In the process of evolution, humans have been working to simplify life conditions. We have invented the wheel to move faster and transfer different goods, the alphabet — to easily transport and spread info, the remote control — to switch between channels from a distance. This process is going now and will continue tomorrow. It has seemingly evolved us every step of the way — from cave savages who utilized fire to fend off wild animals to geniuses able to fly to space and transfer energy wirelessly. But even this is nothing! Imagine what we will be capable of in like two hundred years at the current speed of scientific and technological advances.

On the other hand, simplification always causes side effects. We no longer have needs to fire arrows into animals or construct some tricky traps — in other words, to rack our brain in search of food. Our bodies have grown soft and lost the ability to defend; our nose, ear and reaction have degraded. We used to kill mammoths; today even lynx can easily overpower a naked man. Do you feel ready to strike back if a large wild cat attacks you in a flash trying to cut your carotid artery with its sharp fangs?

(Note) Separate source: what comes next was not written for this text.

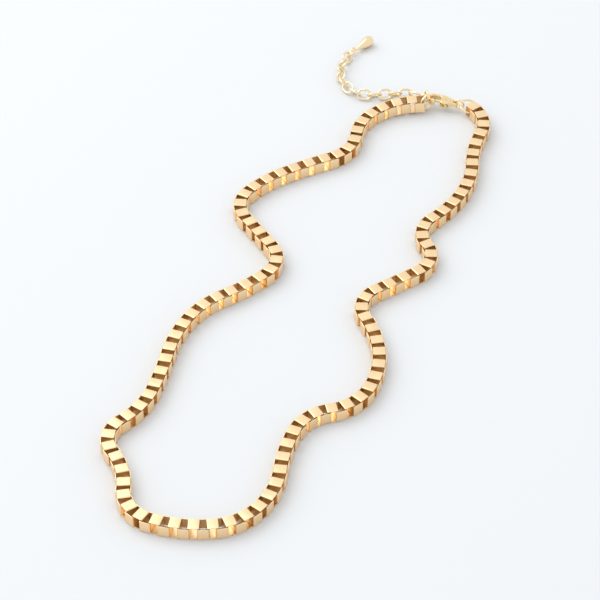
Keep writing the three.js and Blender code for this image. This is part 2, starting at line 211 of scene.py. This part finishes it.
# %% Materials
def metal(name, pale, deep, rough, uses):
    """A metal whose tone, roughness and surface height come from the shared effects.

    rough is the lowest and highest roughness. uses says how strongly each effect works.
    """
    material = bpy.data.materials.new(name)
    material.use_nodes = True
    tree = material.node_tree
    tree.nodes.clear()
    shader = node(tree, "ShaderNodeBsdfPrincipled")
    output = node(tree, "ShaderNodeOutputMaterial")
    tree.links.new(shader.outputs[0], output.inputs["Surface"])
    shader.inputs["Metallic"].default_value = 1.0
    shader.inputs["IOR"].default_value = 1.45
    shader.inputs["Anisotropic"].default_value = uses.get("anisotropic", 0.0)
    place = node(tree, "ShaderNodeTexCoord").outputs["Object"]
    handling = use_effect(tree, "handling", {"Vector": place, "Patches": uses["patches"]})
    tint = feed(tree, node(tree, "ShaderNodeMix", data_type="RGBA"), {"Factor": handling.outputs["Tone"]})
    tint.inputs["A"].default_value = (*pale, 1.0)
    tint.inputs["B"].default_value = (*deep, 1.0)
    colour = tint.outputs["Result"]
    tree.links.new(colour, shader.inputs["Base Color"])
    value = handling.outputs["Haze"]
    height = None
    if "brushing" in uses:
        along = node(tree, "ShaderNodeUVMap", uv_map="strip").outputs[0]
        lines, runs = uses["brushing"]
        brushed = use_effect(tree, "brushing", {"Vector": along, "Lines": lines, "Runs": runs})
        blend = feed(tree, node(tree, "ShaderNodeMix"), {
            "Factor": 0.6, "A": value, "B": brushed.outputs["Streak"]})
        value = blend.outputs["Result"]
        height = brushed.outputs["Height"]
    if "hairlines" in uses:
        scratches = use_effect(tree, "hairlines", {"Vector": place, "Spacing": uses["hairlines"]})
        height = scratches.outputs["Scratch"]
    roughness = feed(tree, node(tree, "ShaderNodeMapRange"), {
        "Value": value, "To Min": rough[0], "To Max": rough[1]})
    tree.links.new(roughness.outputs[0], shader.inputs["Roughness"])
    bump = feed(tree, node(tree, "ShaderNodeBump"), {
        "Height": height, "Strength": uses["bump"], "Distance": uses["depth"] * MM})
    tree.links.new(bump.outputs[0], shader.inputs["Normal"])
    return material


SATIN_GOLD = metal("brushed_strip_gold", (1.0, 0.75, 0.45), (0.99, 0.705, 0.395), (0.24, 0.38), {
    "patches": 350.0, "brushing": (14.0, 0.5), "bump": 0.35, "depth": 0.02, "anisotropic": 0.3})
WIRE_GOLD = metal("polished_wire_gold", (0.98, 0.82, 0.55), (0.96, 0.78, 0.50), (0.07, 0.17), {
    "patches": 500.0, "hairlines": 900.0, "bump": 0.12, "depth": 0.01})
CAST_GOLD = metal("polished_cast_gold", (0.97, 0.75, 0.42), (0.94, 0.70, 0.36), (0.10, 0.24), {
    "patches": 420.0, "hairlines": 650.0, "bump": 0.15, "depth": 0.015})
DROP_GOLD = metal("burnished_drop_gold", (0.98, 0.78, 0.50), (0.95, 0.74, 0.45), (0.12, 0.26), {
    "patches": 300.0, "hairlines": 500.0, "bump": 0.12, "depth": 0.015})
SPRING_STEEL = metal("blued_spring_steel", (0.62, 0.61, 0.59), (0.50, 0.50, 0.52), (0.22, 0.4), {
    "patches": 900.0, "hairlines": 900.0, "bump": 0.2, "depth": 0.01})
print("materials", [material.name for material in bpy.data.materials])

# %% [markdown]
# ## Making a piece
# Every piece is made around its own origin in millimetres, then one matrix brings it to its place in metres. The
# place goes into the mesh, so that the object itself stays at the origin, as the CAD nodes do.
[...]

Our brain, though powerful in its knowledge resources accumulated through human history, is also degrading. Mike Judge’s forecasts seem to be coming true — our teenagers are turning into Beavises and Buttheads, and our future — into ‘Idiocracy’. Imagine the dumbest of your classmates, the slowest on all subjects, who hardly reached the passing grade, would become in a thousand years the brightest man on Earth. What kind of life would it be? What would people do? They would be pushing buttons while some mechanisms would keep them alive in a mysterious way they’d never perceive. They would stop moving and thinking because these activities are dying off, since you can now sink into virtual reality while nutrition and nutrients will be flowing into your body automatically and effortlessly.

But where’s the critical point at which simplification contributing to development reaches the ceiling and gets replaced by degeneration swallowing up the humanity? When are we going to become so dumb that we won’t be able not only to figure out the work of mechanisms invented by our ancestors, but simply how to operate them? Can this point be defined objectively? Social network invention — an ingenious breakthrough, or a deadly poison for the humanity? Henry Ford replaced a horse with a car but could he have imagined huge traffic jams and lungs of metropolitan citizens filled with lead and carcinogens?

When will the most precious possession we were granted — our mind — fall victim to our own advances? The death of another civilization on planet Earth. ‘Death from Wit’ — a new drama by Griboedov, though this time not of a personality, but of the whole modern humanity.

We’re not yet meant to comprehend this. To look at it ‘from the outside’ will take years. It will be the following generation, no the current one, that will take social network for granted since it will be there from birth, which also discourages from clear vision. We can barely recognize at which point we are now, if we’re moving forwards or backwards. Still we’re positive about what it takes to go the right direction.

Help the humanity to plot the right vector for development — move and think as often as possible. Go running and extend distances, lift heavy, pass healthy genes to your offsprings; take challenges, make discoveries. Become legends. Save our species.